I was looking for more information about this case, so I simply googled the flight number when I came across a web page (www.n351se.com) -- the flight number. Marco Ramos posted: "These are documents from the Republic of Guinea Bissau that clear this aircraft of criminal charges outlined in the document." A PDF file showing the reports made by the Guinean authorities and translated from Portuguese into Spanish and English; it shows how the investigation was clearly killed, with the help of former Chief of the Army, General Tagme Na Wai, who is mentioned in the document.
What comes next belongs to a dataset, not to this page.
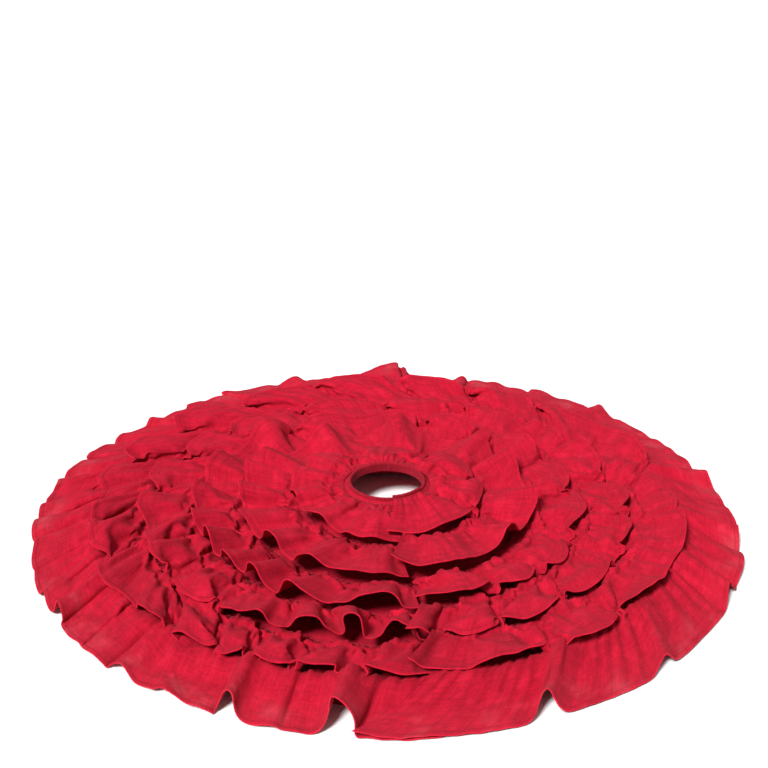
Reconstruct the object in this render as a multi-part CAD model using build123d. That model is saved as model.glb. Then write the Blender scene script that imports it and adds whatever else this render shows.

From the day this plane was seized, the equilibrium between the Army and President changed and Bissau streets turned more violent. Bubo Na Tchuto, former Chief of the Navy, was arrested in November and fled to Gambia a few hours after. The president's compound was assaulted in December in what appeared to be more a settling of scores than an attempted coup d'etat. At least 15 people died in drug-related crimes. The assassination of the General and the President were just the last chapter of a series.
President Nino Viera was aware of the power that his generals were gradually gaining and began to feel isolated. The jet issue of November 2008 added more problems and so he decided, investigators believe, to eliminate all those who were putting at risk his business. They say the goal was to strengthen his position at home – and to regain control over the drug trafficking trade. He needed to show the Latin American drug cartels that Guinea Bissau was still a convenient place for their business.
Vieira, who was known for the brutality of his methods, decided to use his skills. The first to fall was the navy chief, who fled because he knew that if he stayed he would be killed. With Army chief Batista Tagme Na Wai the president knew there would be no room for mercy or for mistakes – which is why Tagme was blown to smithereens.